**** Input records

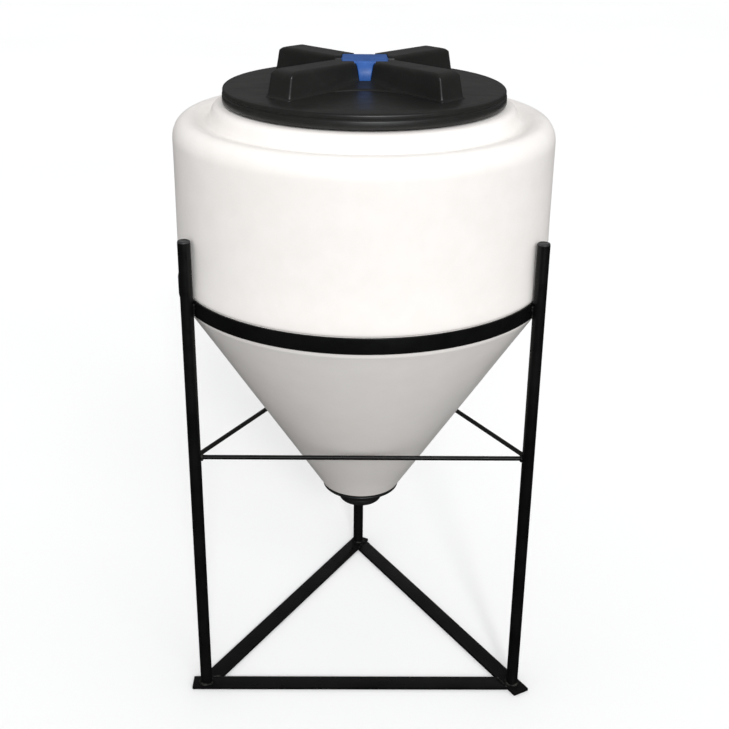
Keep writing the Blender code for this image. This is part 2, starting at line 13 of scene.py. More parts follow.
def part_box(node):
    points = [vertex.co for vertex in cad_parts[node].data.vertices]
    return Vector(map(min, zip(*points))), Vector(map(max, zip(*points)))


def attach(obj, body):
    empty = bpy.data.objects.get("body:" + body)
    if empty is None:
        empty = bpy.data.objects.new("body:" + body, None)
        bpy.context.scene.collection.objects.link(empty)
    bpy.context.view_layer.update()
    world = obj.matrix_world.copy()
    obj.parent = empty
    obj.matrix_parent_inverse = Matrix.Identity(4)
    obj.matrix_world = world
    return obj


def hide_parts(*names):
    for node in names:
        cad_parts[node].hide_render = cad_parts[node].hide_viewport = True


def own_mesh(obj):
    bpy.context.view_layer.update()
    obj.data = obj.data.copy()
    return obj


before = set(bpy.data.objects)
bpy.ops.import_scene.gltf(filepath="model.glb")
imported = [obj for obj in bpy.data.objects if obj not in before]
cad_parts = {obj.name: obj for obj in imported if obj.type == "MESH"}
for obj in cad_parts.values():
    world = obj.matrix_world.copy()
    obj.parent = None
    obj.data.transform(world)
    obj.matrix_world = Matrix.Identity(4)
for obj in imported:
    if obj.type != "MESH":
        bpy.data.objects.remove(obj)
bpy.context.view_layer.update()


def box_of(node):
    """Half the width, the lowest and the highest point of a CAD node."""
    low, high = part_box(node)
    return (high.x - low.x) / 2, low.z, high.z


def middle_of(node):
    low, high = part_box(node)
    return (low + high) / 2


AXIS = Vector((middle_of("tank_shell").x, middle_of("tank_shell").y, 0))
GAP = 0.0003  # between pieces that touch
CUT_PAST = 0.01  # how far a cutter runs past the faces that it cuts

# ---- mesh helpers


def between(a, b, c, d, t):
    """A smooth curve's value from b to c, with a before them and d after them."""
    bow = (2 * a - 5 * b + 4 * c - d) * t * t
    return 0.5 * (2 * b + (c - a) * t + bow + (3 * b - a - 3 * c + d) * t * t * t)


def curve_through(points, steps):
    """A smooth line through (radius, height) points, with steps pieces between each two."""
    made = []
    last = len(points) - 1
    for i in range(last):
        four = points[max(i - 1, 0)], points[i], points[i + 1], points[min(i + 2, last)]
        for step in range(steps):
            made.append(tuple(between(*values, step / steps) for values in zip(*four)))
    return [*made, tuple(points[-1])]


def arc(centre, across, up, start, end, steps):
    """Points of an ellipse's arc about centre, both ends included."""
    angles = [start + (end - start) * i / steps for i in range(steps + 1)]
    return [(centre[0] + across * cos(a), centre[1] + up * sin(a)) for a in angles]


def bend(first, corner, last, steps):
    """A small curve from first to last in place of the corner between them."""
    shares = [step / steps for step in range(steps + 1)]
    return [first * (1 - t) ** 2 + corner * 2 * t * (1 - t) + last * t * t for t in shares]


def rounded(corners, radius, steps=3):
    """A closed outline with its corners rounded off. radius is one number, or one per corner."""
    made = []
    count = len(corners)
    for i, corner in enumerate(corners):
        here = Vector(corner)
        before, after = Vector(corners[i - 1]), Vector(corners[(i + 1) % count])
        size = radius[i] if isinstance(radius, (list, tuple)) else radius
        if size == 0:
            made.append(tuple(here))
            continue
        reach = min(size, 0.45 * (before - here).length, 0.45 * (after - here).length)
        start = here + (before - here).normalized() * reach
        end = here + (after - here).normalized() * reach
        made += [tuple(point) for point in bend(start, here, end, steps)]
    return made


def band(inner_r, outer_r, low, high):
    """The four corners of a ring's or a rod's section."""
    return [(inner_r, low), (outer_r, low), (outer_r, high), (inner_r, high)]


def bridge(bm, here, there):
    """Faces between two closed rows of points."""
    for i in range(len(here)):
        j = (i + 1) % len(here)
        bm.faces.new((here[i], here[j], there[j], there[i]))


def turned(profile, sides):
    """A closed outline of (radius, height) points turned about Z."""
    bm = bmesh.new()
    rings = []
    for step in range(sides):
        angle = 2 * pi * step / sides
        rings.append([bm.verts.new((r * cos(angle), r * sin(angle), z)) for r, z in profile])
    for step in range(sides):
        bridge(bm, rings[step], rings[(step + 1) % sides])
    bmesh.ops.remove_doubles(bm, verts=bm.verts[:], dist=1e-6)
    bmesh.ops.dissolve_degenerate(bm, edges=bm.edges[:], dist=1e-7)
    return bm


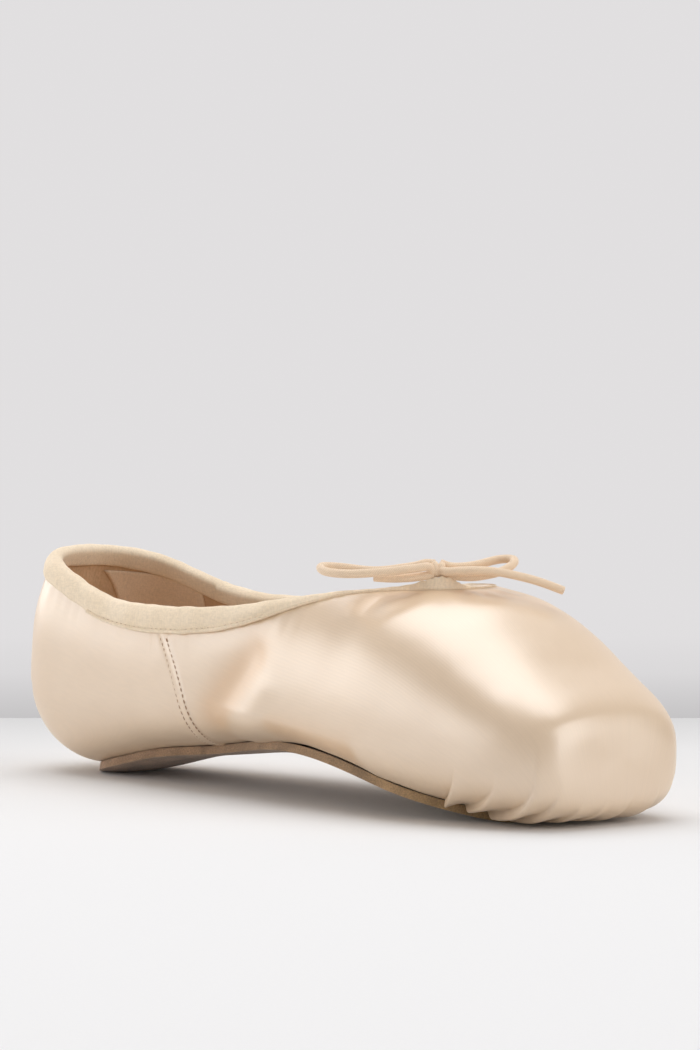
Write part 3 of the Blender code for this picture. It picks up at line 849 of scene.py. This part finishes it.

********

Directions for this task:
Copy every line of the records word for word.

Result of this task:
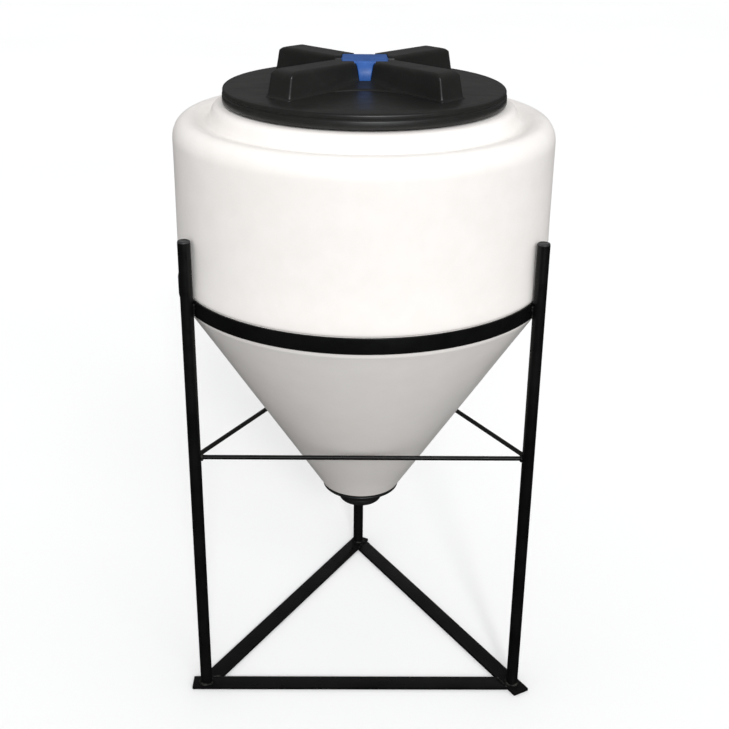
Keep writing the Blender code for this image. This is part 2, starting at line 13 of scene.py. More parts follow.
def part_box(node):
    points = [vertex.co for vertex in cad_parts[node].data.vertices]
    return Vector(map(min, zip(*points))), Vector(map(max, zip(*points)))


def attach(obj, body):
    empty = bpy.data.objects.get("body:" + body)
    if empty is None:
        empty = bpy.data.objects.new("body:" + body, None)
        bpy.context.scene.collection.objects.link(empty)
    bpy.context.view_layer.update()
    world = obj.matrix_world.copy()
    obj.parent = empty
    obj.matrix_parent_inverse = Matrix.Identity(4)
    obj.matrix_world = world
    return obj


def hide_parts(*names):
    for node in names:
        cad_parts[node].hide_render = cad_parts[node].hide_viewport = True


def own_mesh(obj):
    bpy.context.view_layer.update()
    obj.data = obj.data.copy()
    return obj


before = set(bpy.data.objects)
bpy.ops.import_scene.gltf(filepath="model.glb")
imported = [obj for obj in bpy.data.objects if obj not in before]
cad_parts = {obj.name: obj for obj in imported if obj.type == "MESH"}
for obj in cad_parts.values():
    world = obj.matrix_world.copy()
    obj.parent = None
    obj.data.transform(world)
    obj.matrix_world = Matrix.Identity(4)
for obj in imported:
    if obj.type != "MESH":
        bpy.data.objects.remove(obj)
bpy.context.view_layer.update()


def box_of(node):
    """Half the width, the lowest and the highest point of a CAD node."""
    low, high = part_box(node)
    return (high.x - low.x) / 2, low.z, high.z


def middle_of(node):
    low, high = part_box(node)
    return (low + high) / 2


AXIS = Vector((middle_of("tank_shell").x, middle_of("tank_shell").y, 0))
GAP = 0.0003  # between pieces that touch
CUT_PAST = 0.01  # how far a cutter runs past the faces that it cuts

# ---- mesh helpers


def between(a, b, c, d, t):
    """A smooth curve's value from b to c, with a before them and d after them."""
    bow = (2 * a - 5 * b + 4 * c - d) * t * t
    return 0.5 * (2 * b + (c - a) * t + bow + (3 * b - a - 3 * c + d) * t * t * t)


def curve_through(points, steps):
    """A smooth line through (radius, height) points, with steps pieces between each two."""
    made = []
    last = len(points) - 1
    for i in range(last):
        four = points[max(i - 1, 0)], points[i], points[i + 1], points[min(i + 2, last)]
        for step in range(steps):
            made.append(tuple(between(*values, step / steps) for values in zip(*four)))
    return [*made, tuple(points[-1])]


def arc(centre, across, up, start, end, steps):
    """Points of an ellipse's arc about centre, both ends included."""
    angles = [start + (end - start) * i / steps for i in range(steps + 1)]
    return [(centre[0] + across * cos(a), centre[1] + up * sin(a)) for a in angles]


def bend(first, corner, last, steps):
    """A small curve from first to last in place of the corner between them."""
    shares = [step / steps for step in range(steps + 1)]
    return [first * (1 - t) ** 2 + corner * 2 * t * (1 - t) + last * t * t for t in shares]


def rounded(corners, radius, steps=3):
    """A closed outline with its corners rounded off. radius is one number, or one per corner."""
    made = []
    count = len(corners)
    for i, corner in enumerate(corners):
        here = Vector(corner)
        before, after = Vector(corners[i - 1]), Vector(corners[(i + 1) % count])
        size = radius[i] if isinstance(radius, (list, tuple)) else radius
        if size == 0:
            made.append(tuple(here))
            continue
        reach = min(size, 0.45 * (before - here).length, 0.45 * (after - here).length)
        start = here + (before - here).normalized() * reach
        end = here + (after - here).normalized() * reach
        made += [tuple(point) for point in bend(start, here, end, steps)]
    return made


def band(inner_r, outer_r, low, high):
    """The four corners of a ring's or a rod's section."""
    return [(inner_r, low), (outer_r, low), (outer_r, high), (inner_r, high)]


def bridge(bm, here, there):
    """Faces between two closed rows of points."""
    for i in range(len(here)):
        j = (i + 1) % len(here)
        bm.faces.new((here[i], here[j], there[j], there[i]))


def turned(profile, sides):
    """A closed outline of (radius, height) points turned about Z."""
    bm = bmesh.new()
    rings = []
    for step in range(sides):
        angle = 2 * pi * step / sides
        rings.append([bm.verts.new((r * cos(angle), r * sin(angle), z)) for r, z in profile])
    for step in range(sides):
        bridge(bm, rings[step], rings[(step + 1) % sides])
    bmesh.ops.remove_doubles(bm, verts=bm.verts[:], dist=1e-6)
    bmesh.ops.dissolve_degenerate(bm, edges=bm.edges[:], dist=1e-7)
    return bm


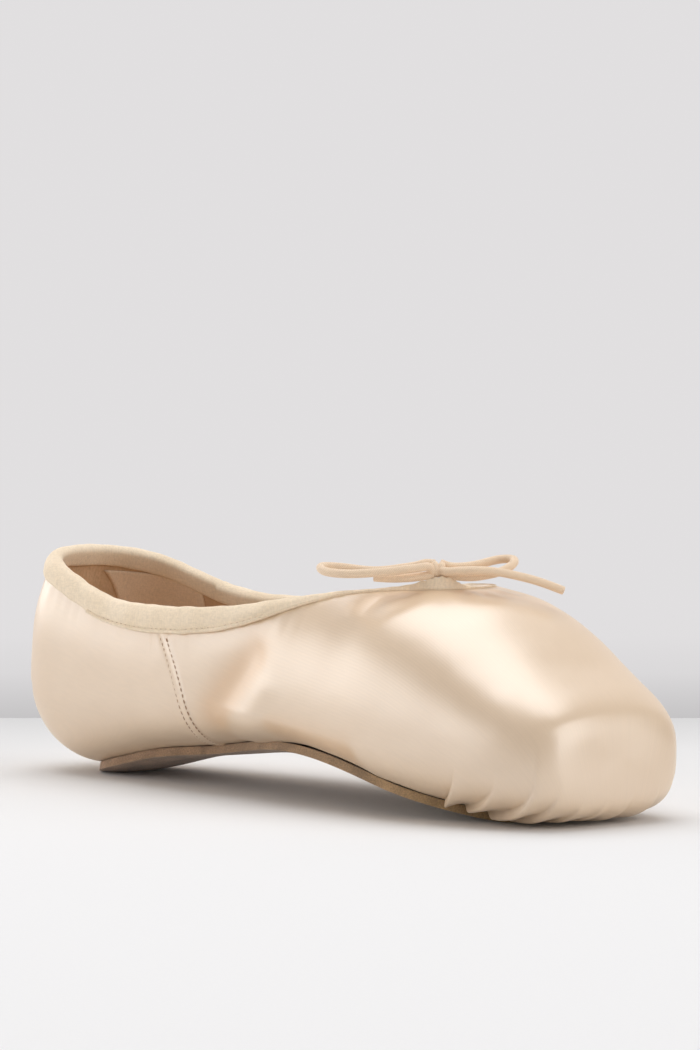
Write part 3 of the Blender code for this picture. It picks up at line 849 of scene.py. This part finishes it.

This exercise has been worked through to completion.